Lebih lanjut, La Ode berharap TKDN tidak dihapuskan. Menurutnya, kebijakan tersebut penting untuk menjaga daya saing Indonesia di pasar global serta melindungi industri nasional dari gempuran produk asing.
“Akibatnya, kita hanya akan menjadi negara konsumen dan semakin bergantung pada barang-barang impor. Padahal, jika kita menggunakan produk dalam negeri, kita bisa mendorong pertumbuhan ekonomi, karena industri di dalam negeri bergerak. Keberadaan TKDN itu sudah seharusnya ada untuk melindungi industri di dalam negeri,” ucapnya.

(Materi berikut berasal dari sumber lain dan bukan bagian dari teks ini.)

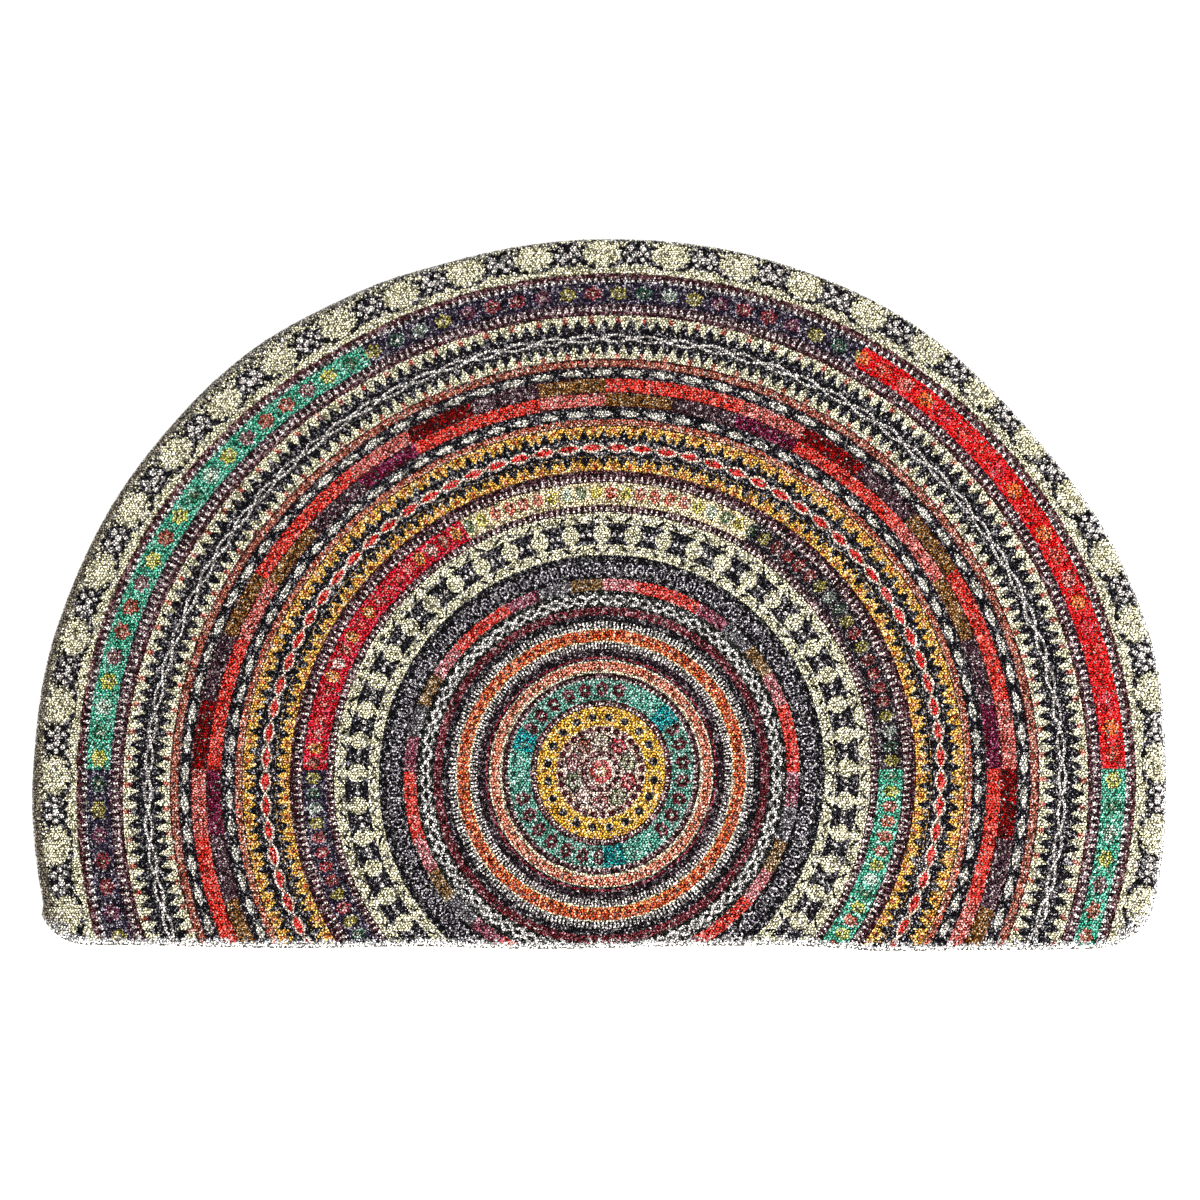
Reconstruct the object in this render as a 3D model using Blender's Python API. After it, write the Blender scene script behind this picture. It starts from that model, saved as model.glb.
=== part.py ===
"""Half-moon doormat: a printed cut-pile face bonded to a thin backing sheet, lying flat.

Metres, +Z up. The origin is on the floor, under the middle of the mat's bounding box.
+X runs along the straight front edge, and +Y from that edge to the top of the arc.
"""

import math

import bmesh
import bpy
from mathutils import Vector

MM = 0.001

# The cut outline: an arc, a straight front edge and two rounded corners.
ARC_RADIUS = 400 * MM
FRONT_SETBACK = 125 * MM
LEFT_CORNER_RADIUS = 38 * MM
RIGHT_CORNER_RADIUS = 46 * MM
ARC_STEP = math.radians(2.5)
CORNER_STEPS = 7
FRONT_STEP = 30 * MM

# How far the knife wandered outside the true outline:
# azimuth about the arc's centre in degrees, outward in mm.
ARC_WAVER = (
    (-18, -1.0),
    (0, -1.0),
    (12, 3.0),
    (22, 2.5),
    (38, -1.5),
    (58, 3.0),
    (72, 2.0),
    (90, 0.0),
    (106, -1.0),
    (116, 2.0),
    (130, 6.0),
    (145, 4.0),
    (165, 1.0),
    (180, -2.5),
    (198, -4.5),
)
# The same along the front edge: place from the middle in mm, outward in mm.
FRONT_WAVER = (
    (-350, -1.0),
    (-205, 1.0),
    (-120, -0.5),
    (-40, 1.2),
    (85, -1.2),
    (130, -2.0),
    (205, 2.0),
    (290, 1.0),
    (350, 0.0),
)

# Heights of the layers.
BACKING_THICKNESS = 2.2 * MM
LAYER_GAP = 0.3 * MM
MAT_HEIGHT = 10 * MM

# The pile's section at a cut edge, from its foot to its flat top, where the tufts splay outwards:
# inset from the cut outline, and share of the pile's height.
PILE_EDGE = (
    (2.0 * MM, 0.00),
    (1.0 * MM, 0.24),
    (1.5 * MM, 0.52),
    (3.0 * MM, 0.76),
    (5.4 * MM, 0.93),
    (8.6 * MM, 1.00),
)
BACKING_EDGE = ((0.6 * MM, 0.00), (0.0, 0.35), (0.0, 1.00))

PILE_COLOUR = (0.13, 0.075, 0.06, 1)
BACKING_COLOUR = (0.62, 0.60, 0.54, 1)


def clear_scene():
    for old in list(bpy.data.objects):
        bpy.data.objects.remove(old, do_unlink=True)


def eased(table, at):
    """The second column of a table at a place in its first, eased between rows."""
    if at <= table[0][0]:
        return table[0][1]
    for (low, here), (high, there) in zip(table, table[1:]):
        if at <= high:
            share = (1 - math.cos(math.pi * (at - low) / (high - low))) / 2
            return here + share * (there - here)
    return table[-1][1]


def corner_centre(radius, side):
    """Centre of a corner that is tangent to the arc and to the front edge. side is -1 left, 1 right."""
    y = radius - FRONT_SETBACK
    return Vector((side * math.sqrt((ARC_RADIUS - radius) ** 2 - y * y), y))


def polar(radius, angle):
    return Vector((radius * math.cos(angle), radius * math.sin(angle)))


def corner_points(radius, side):
    """Points round a corner, anticlockwise, without the two where it meets the arc and the front edge."""
    centre = corner_centre(radius, side)
    meets_arc = math.atan2(centre.y, centre.x)
    meets_front = -math.pi / 2
    start, end = meets_front, meets_arc
    if side < 0:
        start, end = meets_arc + 2 * math.pi, meets_front + 2 * math.pi
    inner = range(1, CORNER_STEPS)
    return [centre + polar(radius, start + (end - start) * i / CORNER_STEPS) for i in inner]


def true_outline():
    """The outline as drawn, before the knife's wander: anticlockwise from the right end of the arc."""
    left = corner_centre(LEFT_CORNER_RADIUS, -1)
    right = corner_centre(RIGHT_CORNER_RADIUS, 1)
    start = math.atan2(right.y, right.x)
    end = math.atan2(left.y, left.x) + 2 * math.pi
    arc_count = round((end - start) / ARC_STEP)
    arc = [polar(ARC_RADIUS, start + (end - start) * i / arc_count) for i in range(arc_count + 1)]
    front_count = round((right.x - left.x) / FRONT_STEP)
    front = [
        Vector((left.x + (right.x - left.x) * i / front_count, -FRONT_SETBACK))
        for i in range(front_count + 1)
    ]
    return arc + corner_points(LEFT_CORNER_RADIUS, -1) + front + corner_points(RIGHT_CORNER_RADIUS, 1)


def outward(points):
    """Unit normals that point out of an anticlockwise loop."""
    normals = []
    for before, after in zip(points[-1:] + points[:-1], points[1:] + points[:1]):
        along = (after - before).normalized()
        normals.append(Vector((along.y, -along.x)))
    return normals


def moved_out(points, distances):
    return [p + n * d for p, n, d in zip(points, outward(points), distances)]


def waver(point):
    """How far the cut edge lies outside the true outline at this point of it."""
    azimuth = math.degrees(math.atan2(point.y, point.x))
    if azimuth < -90:
        azimuth += 360
    on_front = point.y <= -0.8 * FRONT_SETBACK
    return MM * (eased(FRONT_WAVER, point.x / MM) if on_front else eased(ARC_WAVER, azimuth))


def cut_outline():
    """The outline as cut, with the middle of its bounding box at the origin."""
    points = true_outline()
    points = moved_out(points, [waver(p) for p in points])
    xs, ys = [p.x for p in points], [p.y for p in points]
    middle = Vector((min(xs) + max(xs), min(ys) + max(ys))) / 2
    return [p - middle for p in points]


def layer(name, outline, edge, low, high, material):
    """A closed sheet between two heights, whose edge follows a section given from its foot to its top."""
    bm = bmesh.new()
    rings = []
    for inset, share in edge:
        ring = moved_out(outline, [-inset] * len(outline))
        rings.append([bm.verts.new((p.x, p.y, low + share * (high - low))) for p in ring])
    for lower, upper in zip(rings, rings[1:]):
        for i in range(len(outline)):
            j = (i + 1) % len(outline)
            bm.faces.new((lower[i], lower[j], upper[j], upper[i]))
    bm.faces.new(rings[0][::-1])
    bm.faces.new(rings[-1])
    bmesh.ops.triangulate(bm, faces=[f for f in bm.faces if len(f.verts) > 4])
    mesh = bpy.data.meshes.new(name)
    bm.to_mesh(mesh)
    bm.free()
    mesh.materials.append(material)
    mesh.shade_smooth()
    mesh.set_sharp_from_angle(angle=math.radians(35))
    obj = bpy.data.objects.new(name, mesh)
    bpy.context.collection.objects.link(obj)
    return obj


def finish(name, colour, roughness):
    material = bpy.data.materials.new(name)
    material.use_nodes = True
    shader = material.node_tree.nodes["Principled BSDF"]
    shader.inputs["Base Color"].default_value = colour
    shader.inputs["Roughness"].default_value = roughness
    shader.inputs["Metallic"].default_value = 0.0
    return material


clear_scene()
outline = cut_outline()
layer("backing", outline, BACKING_EDGE, 0.0, BACKING_THICKNESS, finish("pale rubber", BACKING_COLOUR, 0.8))
pile_foot = BACKING_THICKNESS + LAYER_GAP
layer("pile_face", outline, PILE_EDGE, pile_foot, MAT_HEIGHT, finish("printed pile", PILE_COLOUR, 0.95))
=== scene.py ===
import math
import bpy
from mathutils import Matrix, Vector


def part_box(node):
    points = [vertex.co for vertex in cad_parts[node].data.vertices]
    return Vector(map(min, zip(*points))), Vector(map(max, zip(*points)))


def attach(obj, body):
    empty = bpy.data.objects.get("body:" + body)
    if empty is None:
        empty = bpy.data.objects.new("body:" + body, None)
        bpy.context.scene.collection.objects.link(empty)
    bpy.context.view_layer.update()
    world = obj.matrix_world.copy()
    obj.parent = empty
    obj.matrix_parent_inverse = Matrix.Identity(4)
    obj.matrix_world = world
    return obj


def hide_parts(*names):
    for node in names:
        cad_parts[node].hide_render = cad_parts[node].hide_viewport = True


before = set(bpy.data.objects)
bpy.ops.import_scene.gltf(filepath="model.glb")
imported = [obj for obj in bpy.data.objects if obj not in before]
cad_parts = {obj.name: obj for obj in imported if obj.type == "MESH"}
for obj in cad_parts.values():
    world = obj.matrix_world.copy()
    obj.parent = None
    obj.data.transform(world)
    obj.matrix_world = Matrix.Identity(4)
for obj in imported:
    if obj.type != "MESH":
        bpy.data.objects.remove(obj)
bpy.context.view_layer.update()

from types import SimpleNamespace

import bpy
import numpy as np
from mathutils import Matrix, Vector

MM = 0.001

# ---------------------------------------------------------------------------------------------
# Backing. A thin sheet of off-white rubber, calendered against a fine cloth and bonded under the
# pile, then cut with it. It lies flat on the floor, and only its cut edge shows from above.


def linear(hex_code):
    """An sRGB hex colour as linear RGBA."""
    parts = [int(hex_code[i : i + 2], 16) / 255 for i in (1, 3, 5)]
    return (*[c / 12.92 if c <= 0.04045 else ((c + 0.055) / 1.055) ** 2.4 for c in parts], 1.0)


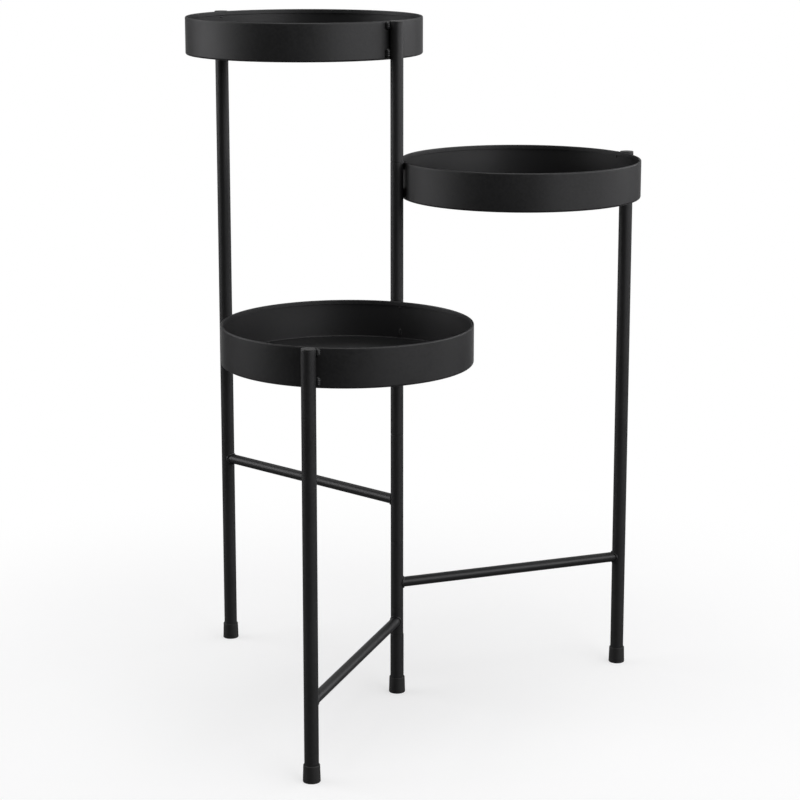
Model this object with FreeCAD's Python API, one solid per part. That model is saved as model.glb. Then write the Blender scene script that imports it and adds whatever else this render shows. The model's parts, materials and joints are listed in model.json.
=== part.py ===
import FreeCAD, Part
import math
import os

# Folding plant stand with three round trays. Origin at the centre of the column's foot, on the
# floor. +Z is up, and +Y runs from the low tray in front to the top tray at the back.
# Each wing is a tray, a leg, a crossbar and two lengths of sleeve tube that turn on a rod.
# All lengths are in mm and all angles in degrees, counted anticlockwise from +X seen from above.

# trays
tray_radius = 140.0
tray_height = 44.0
tray_sheet = 1.0
tray_corner = 2.0
hem_width = 2.0
hem_drop = 5.0

# tubes
leg_radius = 8.0
leg_wall = 1.2
base_wall = 1.75
sleeve_radius = 7.5
sleeve_wall = 1.25
bar_radius = 6.0
bar_wall = 1.0

# column
rod_play = 0.05
seam_gap = 0.6
washer_thickness = 0.5
washer_radius = 7.2
base_top = 73.0

# heights of the rims, which are also the tops of the legs, and of the crossbars' centre lines
lowest_rim = 480.0
tier_pitch = 161.0
middle_rim = lowest_rim + tier_pitch
top_rim = lowest_rim + 2 * tier_pitch
top_bar_height = 239.0
middle_bar_height = 137.0
low_bar_height = 90.0

# tops of the sleeves that carry the two lower crossbars
low_bar_sleeve_top = 106.0
middle_bar_sleeve_top = 188.0

# where the wings point when the stand is open, and how far each tray sits left of its wing's line
top_direction = 136.7
spread = 115.1
top_tray_shift = 2.8
middle_tray_shift = -19.0
low_tray_shift = -9.0

# end plugs and the screw under the column's plug
plug_head = 1.5
plug_edge = 0.7
plug_shank = 8.0
plug_wall = 1.2
push_play = 0.05
screw_radius = 3.0
screw_play = 0.05
screw_reach = 16.0
screw_head_radius = 5.0
screw_head_height = 6.0
hex_width = 5.0
hex_depth = 3.0
web_thickness = 2.5
web_hole_radius = 3.3
head_room = 0.5

# foot caps
foot_height = 20.0
foot_floor = 4.0
foot_bottom_radius = 9.8
foot_top_radius = 9.2
foot_shoulder = 2.0
foot_edge = 1.0

# welds: beads between wall and tube, and rings round the ends of the crossbars
bead_radius = 3.5
bead_sink = 0.8
bead_below_rim = 4.5
bead_above_floor = 7.5
ring_size = 1.4
ring_round = 1.0

# worked out
tray_reach = tray_radius + sleeve_radius
leg_reach = tray_reach + tray_radius + leg_radius
rod_radius = sleeve_radius - sleeve_wall - rod_play
rod_top = top_rim - plug_head - plug_shank - head_room - screw_head_height - web_thickness

up = FreeCAD.Vector(0, 0, 1)
shapes = {}


def at(point, z):
    """The plan point at height z."""
    return FreeCAD.Vector(point.x, point.y, z)


def heading(direction):
    """Unit vector in plan that points along a direction."""
    angle = math.radians(direction)
    return FreeCAD.Vector(math.cos(angle), math.sin(angle), 0)


def post(centre, radius, bottom, top):
    """Upright solid cylinder."""
    return Part.makeCylinder(radius, top - bottom, at(centre, bottom), up)


def tube(centre, radius, wall, bottom, top):
    """Upright round tube."""
    return post(centre, radius, bottom, top).cut(post(centre, radius - wall, bottom, top))


def turned(centre, bottom, edges):
    """Solid of revolution about an upright line, from edges drawn in the XZ plane."""
    profile = Part.Face(Part.Wire(edges))
    solid = profile.revolve(FreeCAD.Vector(0, 0, 0), up, 360)
    solid.translate(at(centre, bottom))
    return solid


def line(start, end):
    """Straight edge between two (radius, height) points."""
    return Part.makeLine(FreeCAD.Vector(start[0], 0, start[1]), FreeCAD.Vector(end[0], 0, end[1]))


def arc(start, middle, end):
    """Arc through three (radius, height) points."""
    points = [FreeCAD.Vector(x, 0, z) for x, z in (start, middle, end)]
    return Part.Arc(*points).toShape()


def corner_middle(centre, radius, angle):
    """Point on a round corner at an angle from the horizontal, as (radius, height)."""
    turn = math.radians(angle)
    return (centre[0] + radius * math.cos(turn), centre[1] + radius * math.sin(turn))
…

La Ode menilai pemerintah seharusnya menunjukkan komitmen terhadap penguatan TKDN sebagai bagian dari upaya mendorong kemandirian industri nasional. Ia menyarankan agar pemerintah memberikan insentif bagi pelaku industri lokal, mempermudah akses pembiayaan dan teknologi, serta mengawasi pelaksanaan TKDN secara tegas dan transparan.
“Dengan komitmen kuat dari pemerintah dalam mengawal produk TKDN, dapat membuka lapangan pekerjaan sebesar-besarnya dan mendorong pertumbuhan ekonomi 8 persen,” pungkas La Ode.
Saat ini, pemerintah menetapkan batas minimal TKDN sebesar 25 persen dengan syarat Bobot Manfaat Perusahaan (BMP) minimal 40 persen. Kebijakan ini merupakan bagian dari program Peningkatan Penggunaan Produk Dalam Negeri (P3DN) yang bertujuan mendorong industri lokal.
Di sisi lain, Presiden Prabowo meminta agar kebijakan TKDN tidak dibebankan secara kaku kepada pelaku industri, melainkan disesuaikan dengan kapasitas nasional.
“Tolong diubah itu, TKDN dibikin yang realistis saja. Masalah kemampuan dalam negeri, konten dalam negeri itu adalah masalah luas, itu masalah pendidikan, iptek, sains. Jadi itu masalah, nggak bisa kita dengan cara bikin regulasi TKDN naik,” tegas Presiden.